(Aim): What do the lines from the top of the data through the line with "X_AXIS, Y_AXIS, Z_AXIS" say? Quote them exactly and include both ends.

(Dataset extract):
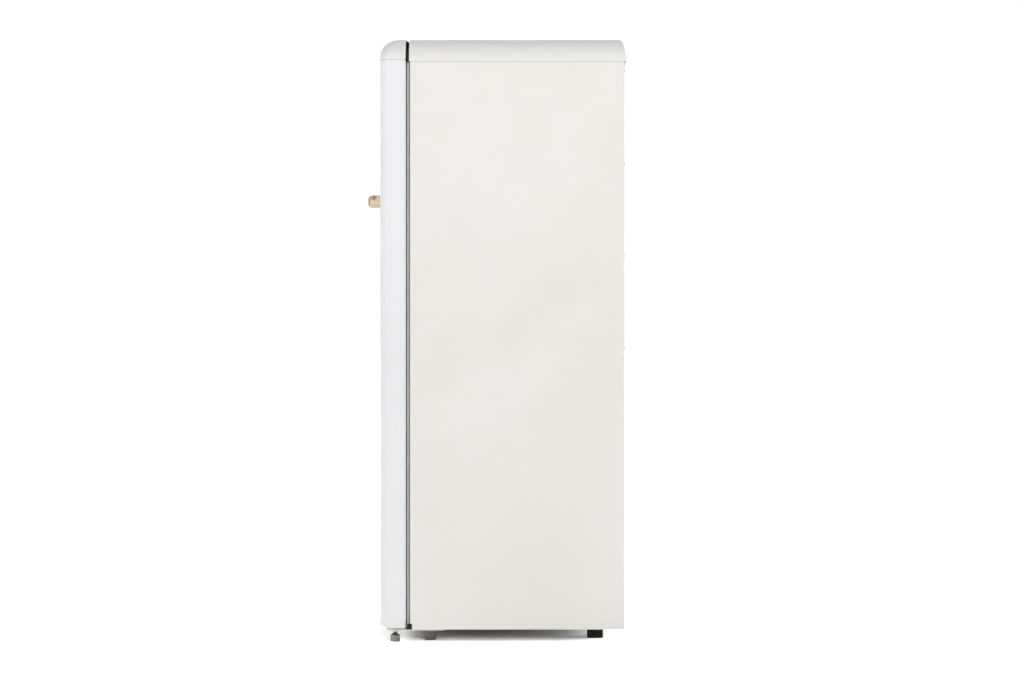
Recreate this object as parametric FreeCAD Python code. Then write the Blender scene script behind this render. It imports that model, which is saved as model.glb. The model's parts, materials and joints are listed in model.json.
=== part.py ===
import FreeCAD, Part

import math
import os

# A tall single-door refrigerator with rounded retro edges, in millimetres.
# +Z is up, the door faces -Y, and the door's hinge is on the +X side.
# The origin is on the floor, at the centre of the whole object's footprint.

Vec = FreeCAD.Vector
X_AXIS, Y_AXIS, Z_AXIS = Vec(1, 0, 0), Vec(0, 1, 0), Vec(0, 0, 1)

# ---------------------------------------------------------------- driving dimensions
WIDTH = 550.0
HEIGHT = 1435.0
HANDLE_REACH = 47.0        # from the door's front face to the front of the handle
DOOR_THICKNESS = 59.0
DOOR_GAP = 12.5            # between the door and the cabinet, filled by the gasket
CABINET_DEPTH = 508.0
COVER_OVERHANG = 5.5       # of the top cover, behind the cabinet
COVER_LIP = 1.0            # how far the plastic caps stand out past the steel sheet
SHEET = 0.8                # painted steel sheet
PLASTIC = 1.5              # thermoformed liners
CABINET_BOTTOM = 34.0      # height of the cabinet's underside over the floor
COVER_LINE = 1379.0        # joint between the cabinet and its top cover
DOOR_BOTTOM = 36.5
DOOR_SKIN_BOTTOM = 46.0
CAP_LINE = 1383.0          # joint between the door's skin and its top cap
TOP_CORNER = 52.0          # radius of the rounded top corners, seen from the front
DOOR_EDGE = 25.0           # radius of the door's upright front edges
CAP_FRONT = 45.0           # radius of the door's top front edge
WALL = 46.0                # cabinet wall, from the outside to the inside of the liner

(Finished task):
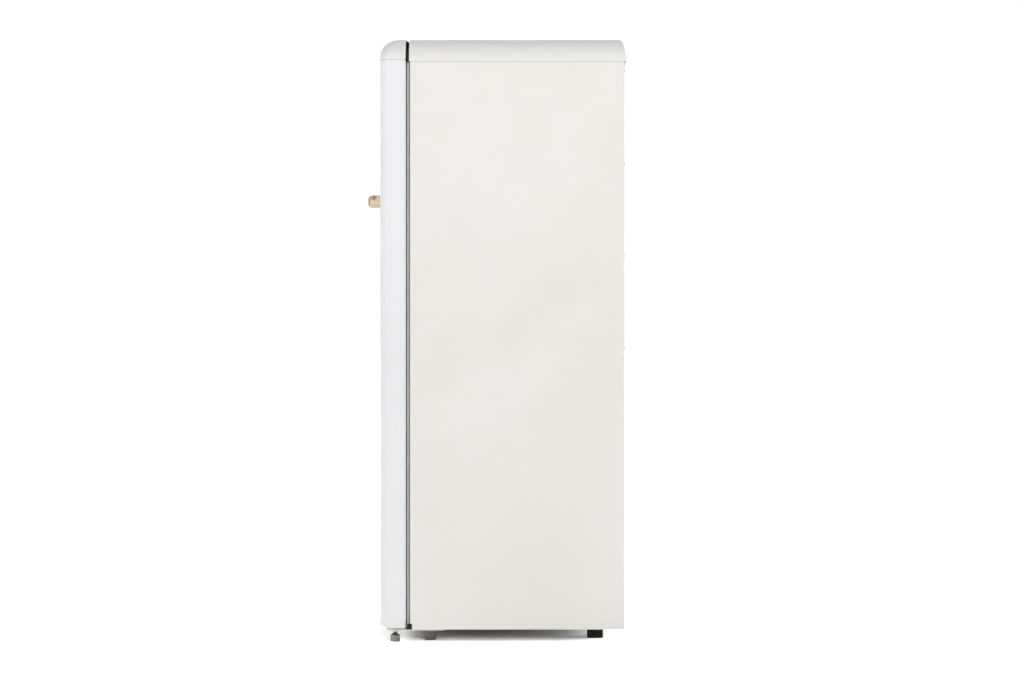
Recreate this object as parametric FreeCAD Python code. Then write the Blender scene script behind this render. It imports that model, which is saved as model.glb. The model's parts, materials and joints are listed in model.json.
=== part.py ===
import FreeCAD, Part

import math
import os

# A tall single-door refrigerator with rounded retro edges, in millimetres.
# +Z is up, the door faces -Y, and the door's hinge is on the +X side.
# The origin is on the floor, at the centre of the whole object's footprint.

Vec = FreeCAD.Vector
X_AXIS, Y_AXIS, Z_AXIS = Vec(1, 0, 0), Vec(0, 1, 0), Vec(0, 0, 1)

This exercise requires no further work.